A cantora trans Malka (na foto que abre esta reportagem) foi a estrela da noite -estar em um cabaré nos remete a essa forma de expressão- e apresentou repertório com Bee Gees e "Eu só quero um xodó" (que, ela mesma disse no palco, "não é de Dominguinhos, mas composição de Anastácia [ex-mulher do safoneiro]").

"É muito importante um local de resistência assim, que pense em todo o espectro do LGBT, se preocupe com todas as letras da sigla. Aqui, há um protagonismo variado e os discursos, político, de diversão, se misturam. É válido ter o Cabaret, porque assim a gente ressignifica a sigla dentro do Brasil. A gente sabe que lá fora as lutas têm mais protagonismos e, aqui, algumas são deixadas de lado", explica Malka, que também é produtora e tem carreira musical há 19 anos.

Pegando fogo em Santa Cecília

Tiago Santos Cabaret da Cecília - Nathália Geraldo/UOL - Nathália Geraldo/UOL
Tiago abriu as portas do estelecimento ao lado da sócia, Priscila, há um ano e meio
Imagem: Nathália Geraldo/UOL

Tiago Santos, que é o curador do palco, e a sócia Priscila, que escolhe quem será hostess durante cada semana no estabelecimento, são sócios no Cabaret e já trabalhavam na área cultural. Ela era produtora cultural e ele, jornalista de artes visuais e assessor de imprensa.
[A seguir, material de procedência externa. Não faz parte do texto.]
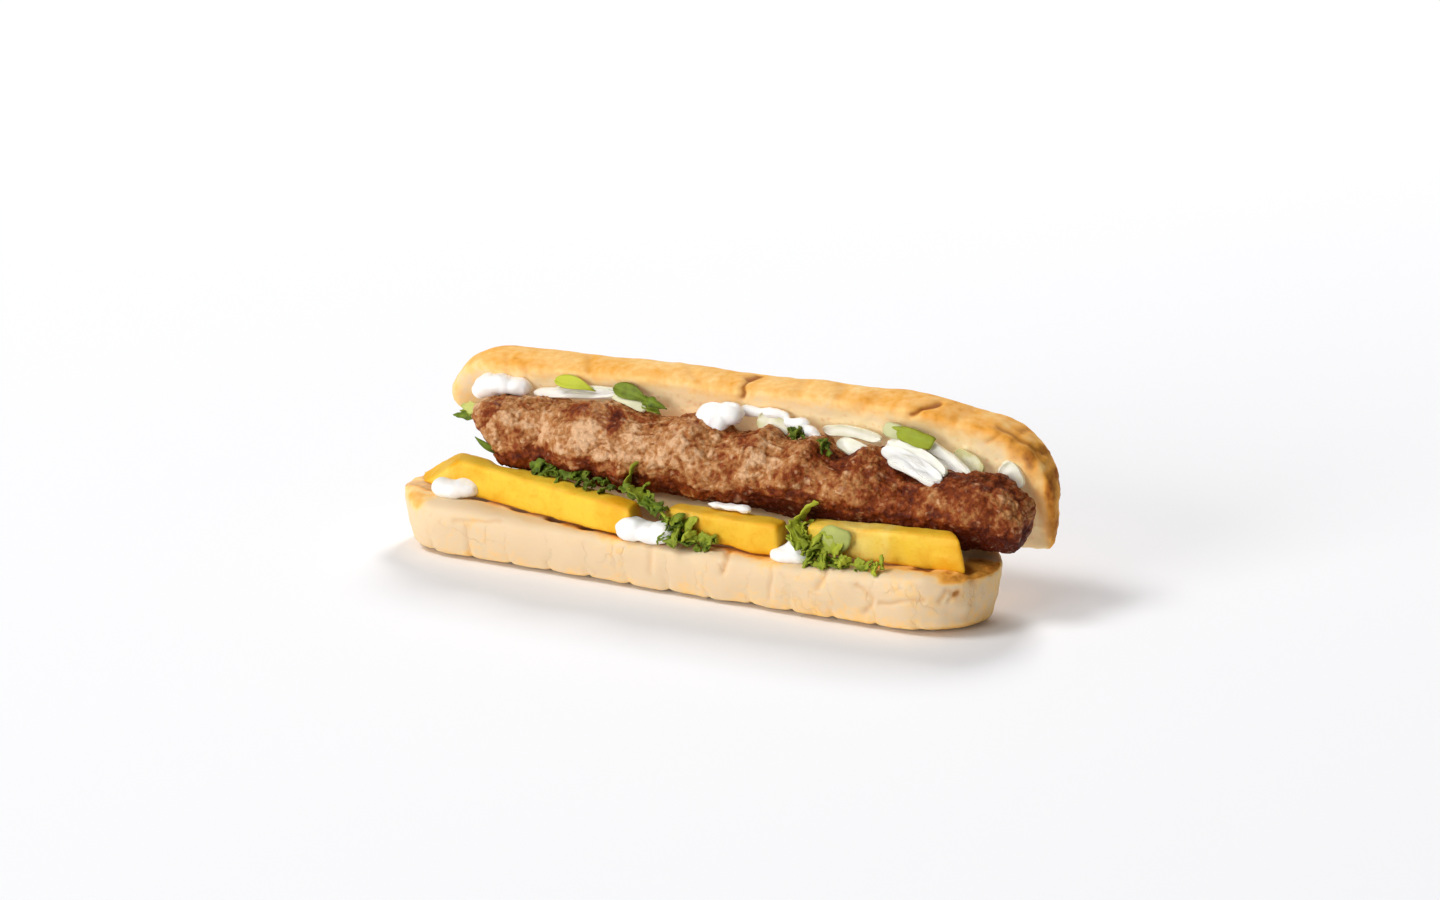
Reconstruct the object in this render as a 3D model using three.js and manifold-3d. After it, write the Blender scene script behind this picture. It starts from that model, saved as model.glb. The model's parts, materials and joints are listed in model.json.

"Eu venho da noite underground, mas do nicho da música eletrônica. De qualquer forma, por trabalhar na noite, acabei conhecendo as pessoas que gostam de sair, extravasar. Pessoal do teatro, da música, de hábitos boêmios. Então, vimos uma oportunidade de negócio, justamente nesse momento de retrocessos [no país] para montar um lugar de arte transgressora."

Inicialmente, o espaço seria um café literário. Amigos convenceram Tiago e Priscila, então, a montarem um cabaré, com pesquisa visual que transformou a casa abandonada da rua Fortunato. O entorno também ganhou novos restaurantes, bares e pontos comerciais que revitalizaram a via.

O Cabaret tem bar (com drinks a partir de R$ 10) e cozinha com petiscos e sanduíches. Não cobra couvert artístico e passa o chapéu para contribuições do público após as apresentações. Funciona de terça a sábado, das 20h às 2h.